REQUIREMENTS:
Quote exactly and only this range of lines in the data below: the line that holds "output_shaft()" to the line that holds "low, high = Vector((1e9,)", both included.

DATASET CONTENT:
════════════════
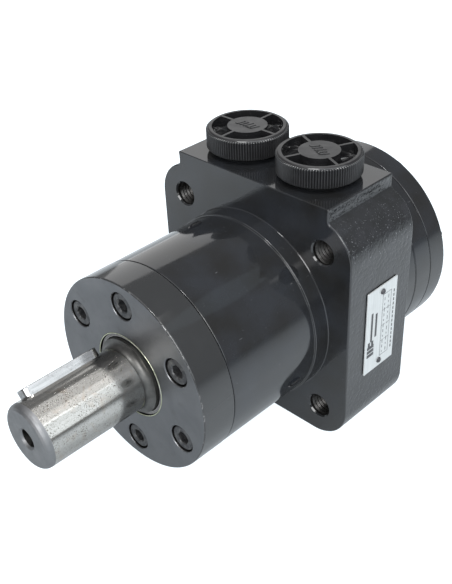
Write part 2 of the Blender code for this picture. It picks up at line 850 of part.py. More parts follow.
def plates_and_seals():
    """Valve plate ahead of the gerotor set, wear plate behind it, and the body seals."""
    plate_r = PLATE_SEAT_R - GAP
    front, rear = VALVE_SEAT_FRONT + GAP, HOUSING_REAR - GAP / 2
    plate = node("valve_plate", ring(16.5 * MM, plate_r, front, rear), HARD_STEEL)
    clear = 2.0 * MM

    def feed_hole():
        return rod(2.4 * MM, front - clear, rear + clear, 10, (0.0, 0.0, 28.2 * MM))

    holes = copies_around(feed_hole, ROLLERS, END_BOLT_PHASE)
    boolean(plate, cutter("valve_plate_holes", holes))
    wear_front, wear_rear = STATOR_REAR + GAP / 2, WEAR_SEAT_REAR - GAP
    node("wear_plate", rod(plate_r, wear_front, wear_rear, FINE), HARD_STEEL)

    inner, outer, depth = SEAL_GROOVE
    inner, outer = inner + GAP, outer - GAP
    face = HOUSING_REAR - GAP / 2
    seal = ring(inner, outer, face - depth + GAP, face, MEDIUM)
    node("body_seal_front", seal, RUBBER)
    face = STATOR_REAR + GAP / 2
    seal = ring(inner, outer, face, face + depth - GAP, MEDIUM)
    node("body_seal_rear", seal, RUBBER)


def end_cover():
    front = STATOR_REAR + GAP / 2
    rear_edge = 0.9 * MM
    inner, outer, depth = SEAL_GROOVE
    cover = node(
        "end_cover",
        turned(
            [
                (0.0, WEAR_SEAT_REAR),
                (PLATE_SEAT_R, WEAR_SEAT_REAR),
                (PLATE_SEAT_R, front),
                (inner, front),
                (inner, front + depth),
                (outer, front + depth),
                (outer, front),
                (REAR_R, front),
                (REAR_R, END_REAR - rear_edge),
                (REAR_R - rear_edge, END_REAR),
                (0.0, END_REAR),
            ]
        ),
        PAINT,
    )
    clear = 3.0 * MM

    def bolt_hole():
        centre = (0.0, 0.0, END_BOLT_CIRCLE_R)
        return rod(END_BOLT_R + GAP, front - clear, END_REAR + clear, centre=centre)

    holes = copies_around(bolt_hole, ROLLERS, END_BOLT_PHASE)
    boolean(cover, cutter("end_cover_holes", holes))


def end_cover_bolts():
    """Seven long hex bolts through the end cover and stator into the housing."""
    seat = END_REAR + GAP
    top = seat + HEX_HEAD_HEIGHT
    n = 12
    mesh = lofted(
        [
            round_loop(END_BOLT_R, END_BOLT_TIP, n),
            round_loop(END_BOLT_R, seat, n),
            hex_loop(HEX_HEAD, seat, n),
            hex_loop(HEX_HEAD, top - EDGE, n),
            round_loop(HEX_HEAD / 2 - EDGE, top, n),
        ]
    )
    fasteners_around(
        "end_cover_bolt", mesh, BLACK_OXIDE, ROLLERS, END_BOLT_CIRCLE_R, END_BOLT_PHASE
    )
    bpy.data.objects["end_cover_bolt_1"].rotation_euler.y += FIRST_BOLT_TURN


# ---------------------------------------------------------------- nameplate and plugs


def nameplate():
    x = PLATE_CENTRE.x + GAP + PLATE_THICK / 2
    centre = (x, PLATE_CENTRE.y, PLATE_CENTRE.z)
    plate = box(centre, (PLATE_THICK, PLATE_WIDTH, PLATE_HEIGHT))
    plate = node("nameplate", plate, PLATE_METAL, smooth=False)
    seat = 2 * GAP + PLATE_THICK
    head = 0.9 * MM
    holes = []
    for end, side in (("upper", 1), ("lower", -1)):
        spot = (PLATE_CENTRE.x, PLATE_CENTRE.y, PLATE_CENTRE.z + side * RIVET_OFFSET)
        turn = Matrix.Translation(spot) @ Matrix.Rotation(-math.pi / 2, 4, "Z")
        hole = rod(RIVET_R + GAP, -3.0 * MM, 3.0 * MM, 12)
        hole.transform(turn)
        holes.append(hole)
        rivet = turned(
            [
                (0.0, -5.5 * MM),
                (RIVET_R, -5.5 * MM),
                (RIVET_R, seat),
                (2.1 * MM, seat),
                (1.7 * MM, seat + 0.6 * head),
                (0.8 * MM, seat + head),
                (0.0, seat + head),
            ],
            8,
        )
        rivet.transform(turn)
        node("nameplate_rivet_" + end, rivet, BLACK_OXIDE)
    boolean(plate, cutter("nameplate_holes", joined(holes)))


def port_plug(side):
    """Threaded transit plug with a wide grip rim, four spokes, and a washer under it."""
    sign = {"left": -1, "right": 1}[side]
    spot = Vector((sign * PORT_X, PORT_Y, 0.0))
    thread_r = PORT_THREAD_R - 0.4 * MM
    thread_end = 57.5 * MM
    hollow_r = 7.6 * MM
    plug = node(
        "port_plug_" + side,
        turned(
            [
                (hollow_r, thread_end),
                (thread_r, thread_end),
                (thread_r, PLUG_UNDERSIDE),
                (PLUG_R, PLUG_UNDERSIDE),
                (PLUG_R, PLUG_TOP - 1.2 * MM),
                (PLUG_R - 1.2 * MM, PLUG_TOP),
                (0.0, PLUG_TOP),
                (0.0, PLUG_UNDERSIDE + 2.0 * MM),
                (hollow_r, PLUG_UNDERSIDE + 2.0 * MM),
            ],
            MEDIUM,
            upright=True,
        ),
        PLASTIC,
    )
    hub_r, rim_r = 10.1 * MM, 17.9 * MM
    half_spoke = 0.7 * MM
    floor = PLUG_TOP - 6.6 * MM
    pockets = []
    for k in range(4):
        turn = k * math.pi / 2
        inner = math.asin(half_spoke / hub_r)
        outer = math.asin(half_spoke / rim_r)
        outline = arc((0.0, 0.0), rim_r, turn + outer, turn + math.pi / 2 - outer, 7)
        outline += arc((0.0, 0.0), hub_r, turn + math.pi / 2 - inner, turn + inner, 4)
        pocket = prism(outline, 0.0, 10.0 * MM)
        pocket.transform(Matrix.Rotation(math.pi / 2, 4, "X"))
        pocket.transform(Matrix.Translation((0.0, 0.0, floor)))
        pockets.append(pocket)
    pockets = cutter("plug_pockets_" + side, joined(pockets))
    pockets.parent = plug
    boolean(plug, pockets)
    plug.location = spot
    plug.rotation_euler.z = PLUG_TURN[side]

    washer = turned(
        [
            (PORT_THREAD_R + GAP, PORT_FACE_Z + GAP),
            (14.5 * MM, PORT_FACE_Z + GAP),
            (14.5 * MM, PLUG_UNDERSIDE - GAP),
            (PORT_THREAD_R + GAP, PLUG_UNDERSIDE - GAP),
        ],
        COARSE,
        upright=True,
    )
    washer = node("plug_washer_" + side, washer, RUBBER)
    washer.location = spot


def main():
    for leftover in list(bpy.data.objects):
        bpy.data.objects.remove(leftover)
    housing()
    front_cover()
    front_cover_screws()
    shaft_seals()
    output_shaft()
    radial_bearings()
    thrust_bearing()
    gerotor_set()
    drive_link()
    plates_and_seals()
    end_cover()
    end_cover_bolts()
    nameplate()
    port_plug("left")
    port_plug("right")


main()
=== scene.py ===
"""Looks of the hydraulic motor: detailed pieces and finishes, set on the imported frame.

Mesh code works in millimetres in the row frame. The shaft runs along Y and its end points
to -Y, the ports look up, and the origin is on the shaft axis in the flange's front face.
Angles round the shaft start at +Z and turn towards +X.
"""

import math

import bmesh
import bpy
from mathutils import Matrix, Vector


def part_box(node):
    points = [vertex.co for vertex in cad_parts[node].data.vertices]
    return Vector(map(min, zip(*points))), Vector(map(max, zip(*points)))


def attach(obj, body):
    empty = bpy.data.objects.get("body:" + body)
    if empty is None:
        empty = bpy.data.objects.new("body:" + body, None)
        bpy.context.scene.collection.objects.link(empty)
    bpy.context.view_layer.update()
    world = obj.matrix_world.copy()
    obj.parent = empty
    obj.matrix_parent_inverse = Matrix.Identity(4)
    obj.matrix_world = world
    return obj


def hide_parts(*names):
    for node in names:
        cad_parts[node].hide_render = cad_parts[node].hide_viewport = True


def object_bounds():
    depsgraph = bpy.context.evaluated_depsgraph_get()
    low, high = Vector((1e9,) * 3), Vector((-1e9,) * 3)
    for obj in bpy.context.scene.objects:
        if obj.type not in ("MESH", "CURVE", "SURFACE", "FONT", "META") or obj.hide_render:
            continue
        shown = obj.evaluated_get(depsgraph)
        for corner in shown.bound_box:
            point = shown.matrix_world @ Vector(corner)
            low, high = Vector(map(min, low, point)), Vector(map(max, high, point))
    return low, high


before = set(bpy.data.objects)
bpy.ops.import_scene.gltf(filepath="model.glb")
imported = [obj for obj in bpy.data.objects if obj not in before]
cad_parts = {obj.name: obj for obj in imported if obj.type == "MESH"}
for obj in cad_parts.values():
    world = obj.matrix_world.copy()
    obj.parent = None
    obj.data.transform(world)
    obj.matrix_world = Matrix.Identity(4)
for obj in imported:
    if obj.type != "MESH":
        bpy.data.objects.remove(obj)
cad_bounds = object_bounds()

MM = 0.001
SMOOTH = 128  # facets round the large turned surfaces
ROUND = 48  # facets round small ones

# Housing
JOINT = -64.4  # where the front cover meets the housing
SEAM = 0.3  # gap at each joint
BODY_R = 49.9
PILOT_R = 50.8
PILOT_FRONT = -9.0
REAR_R = 54.9
FLANGE_HALF = 62.8
FLANGE_CORNER_R = 19.6
BLOCK_HALF = 48.8
BLOCK_REAR = 48.3
PORT_FACE = 69.5
HOLE_OFFSET = 46.0
HOLE_R = 6.2
HOLE_MOUTH_R = 6.9
HOLE_DEPTH = 26.0
HOLE_PITCH = 1.95
BORE_R = 32.5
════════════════
RESULT BELOW:
    output_shaft()
    radial_bearings()
    thrust_bearing()
    gerotor_set()
    drive_link()
    plates_and_seals()
    end_cover()
    end_cover_bolts()
    nameplate()
    port_plug("left")
    port_plug("right")


main()
=== scene.py ===
"""Looks of the hydraulic motor: detailed pieces and finishes, set on the imported frame.

Mesh code works in millimetres in the row frame. The shaft runs along Y and its end points
to -Y, the ports look up, and the origin is on the shaft axis in the flange's front face.
Angles round the shaft start at +Z and turn towards +X.
"""

import math

import bmesh
import bpy
from mathutils import Matrix, Vector


def part_box(node):
    points = [vertex.co for vertex in cad_parts[node].data.vertices]
    return Vector(map(min, zip(*points))), Vector(map(max, zip(*points)))


def attach(obj, body):
    empty = bpy.data.objects.get("body:" + body)
    if empty is None:
        empty = bpy.data.objects.new("body:" + body, None)
        bpy.context.scene.collection.objects.link(empty)
    bpy.context.view_layer.update()
    world = obj.matrix_world.copy()
    obj.parent = empty
    obj.matrix_parent_inverse = Matrix.Identity(4)
    obj.matrix_world = world
    return obj


def hide_parts(*names):
    for node in names:
        cad_parts[node].hide_render = cad_parts[node].hide_viewport = True


def object_bounds():
    depsgraph = bpy.context.evaluated_depsgraph_get()
    low, high = Vector((1e9,) * 3), Vector((-1e9,) * 3)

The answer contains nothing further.